1> 0 bytes stack frame, 0 bytes spill stores, 0 bytes spill loads

1>ptxas info : Used 16 registers, 128+0 bytes smem, 48 bytes cmem[0]

1>simplemc_gpu.cu

1>ptxas info : Compiling entry function ‘_Z12mcGPU_kernelPfS_jjjPjS_S_f’ for ‘sm_10’

1>ptxas info : Used 25 registers, 176+16 bytes smem, 88 bytes cmem[1]

1>ptxas info : Compiling entry function ‘_Z12mcGPU_kernelPfS_jjjPjS_S_f’ for ‘sm_20’

1>ptxas info : Function properties for _Z12mcGPU_kernelPfS_jjjPjS_S_f

1> 0 bytes stack frame, 0 bytes spill stores, 0 bytes spill loads

1>ptxas info : Used 31 registers, 128+0 bytes smem, 68 bytes cmem[0], 76 bytes cmem[16]

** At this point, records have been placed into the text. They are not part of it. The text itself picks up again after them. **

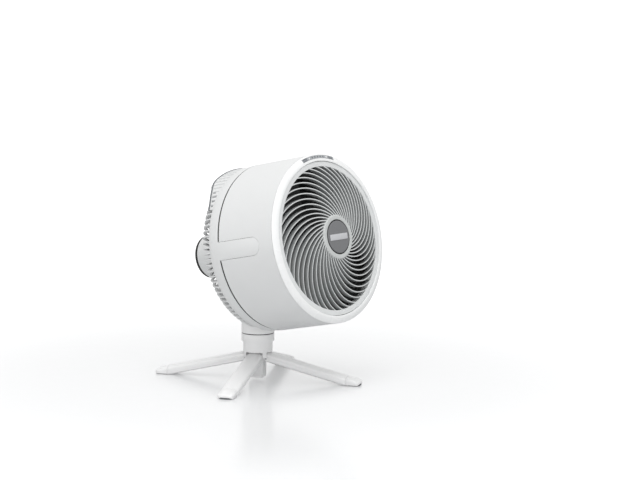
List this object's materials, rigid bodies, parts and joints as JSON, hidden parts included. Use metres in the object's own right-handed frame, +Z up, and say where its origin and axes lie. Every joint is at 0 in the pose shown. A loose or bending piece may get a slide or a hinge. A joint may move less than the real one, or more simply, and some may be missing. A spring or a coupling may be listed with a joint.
{
  "type": "air circulator fan",
  "caption": "Tabletop air circulator fan: a drum head with a domed spiral grille, tilting and turning on a neck above a short post with folding splayed legs.",
  "frame": {"origin": "on the post's axis, on the plane that the four foot pads stand on", "axes": "+Z up; the fan blows towards -Y, tilted up 12 degrees; +X is on the right-hand side of someone who looks along +Y at the front grille"},
  "size_m": [0.3674, 0.3824, 0.4246],
  "materials": {
    "shell_white": "satin moulded plastic",
    "grille_silver": "satin silver-grey plastic",
    "ring_light": "satin light grey plastic",
    "dark_inner": "matt near-black plastic",
    "badge_grey": "satin mid-grey plastic",
    "badge_light": "smooth light grey plastic",
    "panel_black": "glossy dark plastic",
    "window_dark": "smoked clear plastic",
    "steel": "ground steel",
    "motor_metal": "plated steel can",
    "nylon": "natural nylon",
    "battery_wrap": "cells in a blue shrink sleeve",
    "board_green": "green circuit board",
    "foot_rubber": "matt rubber"
  },
  "bodies": {
    "stand": {"post_shell": "shell_white", "post_core": "shell_white", "core_cap": "shell_white", "leg_hinge_pins": "steel", "pan_spindle": "nylon", "spindle_clip": "steel", "swing_gear": "nylon"},
    "neck": {"neck_shell": "shell_white", "tilt_pin": "steel", "swing_motor": "motor_metal"},
    "pinion": {"swing_pinion": "nylon"},
    "head": {"drum_shell": "shell_white", "front_bezel": "shell_white", "air_duct": "dark_inner", "front_grille": "grille_silver", "centre_badge": "badge_grey", "badge_plate": "badge_light", "control_panel": "panel_black", "speed_lights": "window_dark", "rear_ring": "shell_white", "rear_grille": "shell_white", "tilt_bracket": "shell_white", "carry_handle": "shell_white", "motor_housing": "shell_white", "housing_end_cap": "dark_inner", "motor_mount": "dark_inner", "motor": "motor_metal", "battery_pack": "battery_wrap", "control_board": "board_green"},
    "rotor": {"fan_blades": "dark_inner", "motor_shaft": "steel", "blade_nut": "dark_inner"},
    "leg_1": {"leg_1": "shell_white", "toe_cap_1": "shell_white", "foot_pad_1": "foot_rubber"},
    "leg_2": {"leg_2": "shell_white", "toe_cap_2": "shell_white", "foot_pad_2": "foot_rubber"},
    "leg_3": {"leg_3": "shell_white", "toe_cap_3": "shell_white", "foot_pad_3": "foot_rubber"},
    "leg_4": {"leg_4": "shell_white", "toe_cap_4": "shell_white", "foot_pad_4": "foot_rubber"},
    "power_button": {"power_button": "panel_black"},
    "minus_button": {"minus_button": "badge_light"},
    "plus_button": {"plus_button": "badge_light"},
    "swing_button": {"swing_button": "panel_black"}
  },
  "joints": [
    {"name": "pan", "type": "hinge", "parent": "stand", "child": "neck", "pos_m": [0, 0, 0.0871], "axis": [0, 0, 1], "range_deg": [-111.5, 68.5]},
    {"name": "pinion_spin", "type": "hinge", "parent": "neck", "child": "pinion", "pos_m": [-0.0195, 0, 0.094], "axis": [0, 0, 1], "range_deg": [-285, 176]},
    {"name": "tilt", "type": "hinge", "parent": "neck", "child": "head", "pos_m": [0, 0, 0.114], "axis": [-1, 0, 0], "range_deg": [-12, 43]},
    {"name": "rotor_spin", "type": "hinge", "parent": "head", "child": "rotor", "pos_m": [0, -0.16413, 0.27586], "axis": [0, -0.9781, 0.2079], "continuous": true},
    {"name": "leg_1_fold", "type": "hinge", "parent": "stand", "child": "leg_1", "pos_m": [0.00756, -0.01738, 0.0415], "axis": [0.9171, 0.3987, 0], "range_deg": [0, 76.5]},
    {"name": "leg_2_fold", "type": "hinge", "parent": "stand", "child": "leg_2", "pos_m": [0.01738, 0.00756, 0.0415], "axis": [-0.3987, 0.9171, 0], "range_deg": [0, 76.5]},
    {"name": "leg_3_fold", "type": "hinge", "parent": "stand", "child": "leg_3", "pos_m": [-0.00756, 0.01738, 0.0415], "axis": [-0.9171, -0.3987, 0], "range_deg": [0, 76.5]},
    {"name": "leg_4_fold", "type": "hinge", "parent": "stand", "child": "leg_4", "pos_m": [-0.01738, -0.00756, 0.0415], "axis": [0.3987, -0.9171, 0], "range_deg": [0, 76.5]},
    {"name": "power_button_press", "type": "slide", "parent": "head", "child": "power_button", "axis": [0, 0.9781, -0.2079], "range_m": [0, 0.0008], "stiffness_N_per_m": 500},
    {"name": "minus_button_press", "type": "slide", "parent": "head", "child": "minus_button", "axis": [0, 0.9781, -0.2079], "range_m": [0, 0.0008], "stiffness_N_per_m": 500},
    {"name": "plus_button_press", "type": "slide", "parent": "head", "child": "plus_button", "axis": [0, 0.9781, -0.2079], "range_m": [0, 0.0008], "stiffness_N_per_m": 500},
    {"name": "swing_button_press", "type": "slide", "parent": "head", "child": "swing_button", "axis": [0, 0.9781, -0.2079], "range_m": [0, 0.0008], "stiffness_N_per_m": 500}
  ],
  "couplings": [
    {"joint": "pinion_spin", "follows": "pan", "ratio": 2.5455}
  ]
}
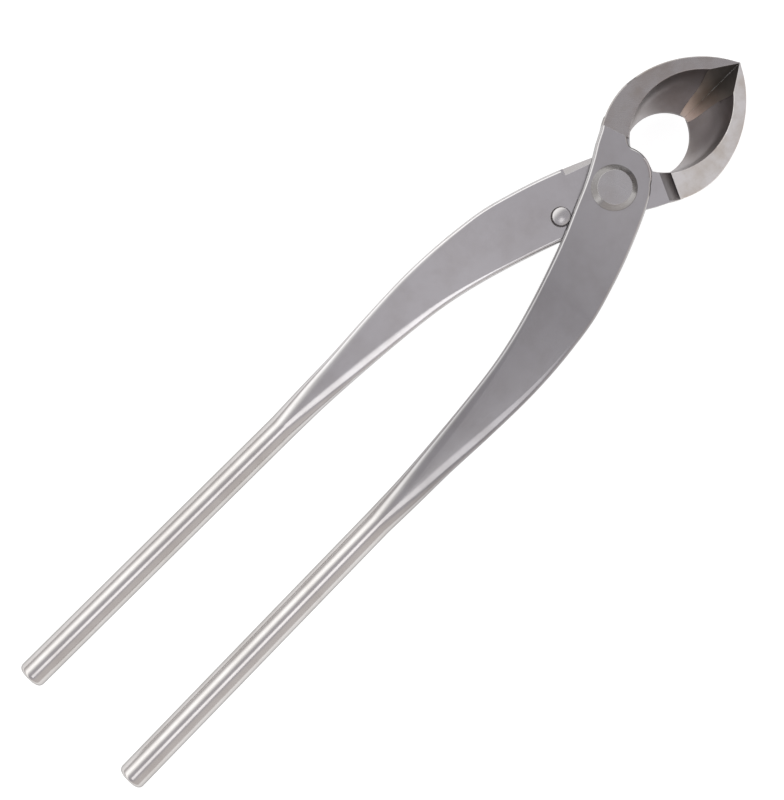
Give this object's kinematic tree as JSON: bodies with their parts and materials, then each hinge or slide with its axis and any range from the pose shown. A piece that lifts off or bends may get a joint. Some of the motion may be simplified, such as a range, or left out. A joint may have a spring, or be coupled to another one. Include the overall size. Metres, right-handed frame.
{
  "type": "concave branch cutter",
  "caption": "Long-handled concave cutter: crossed steel levers on a bevelled rivet, hollow jaws that close edge to edge, and round bar handles.",
  "frame": {"origin": "centre of the flat front face of the pivot rivet's head, on the joint's axis", "axes": "+X to the right seen from the front, towards the front lever's handle; +Y from the pivot towards the jaw tips; +Z out of the front, along the joint's axis"},
  "size_m": [0.0496, 0.265, 0.0188],
  "materials": {
    "forged_steel": "satin ground stainless steel",
    "rivet_steel": "turned and faced stainless steel",
    "pin_steel": "turned stainless steel, domed end"
  },
  "bodies": {
    "back_half": {"back_lever": "forged_steel", "pivot_rivet": "rivet_steel", "stop_pin": "pin_steel"},
    "front_half": {"front_lever": "forged_steel"}
  },
  "joints": [
    {"name": "pivot", "type": "hinge", "parent": "back_half", "child": "front_half", "pos_m": [0, 0, -0.00635], "axis": [0, 0, 1], "range_deg": [0, 30]}
  ]
}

Some progress on this subject: at least in my case, most of the speed was lost because I was using exp() instead of expf(), although everything was in float anyway.

If memory serves, there is a known issue in CUDA 4.0 (on Windows only, I think) where invoking a math library function with a float argument via the generic name function name does not map to the single-precision implementation like it should. Sorry for the inconvenience.

The workaround is to invoke the single-precision version explicitly, by suffixing the generic function name with ‘f’ (this is the traditional C way). It seems you already found this fix by yourself.

I received help from one of your colleagues on that. It’s impressive how slower it is when working on double.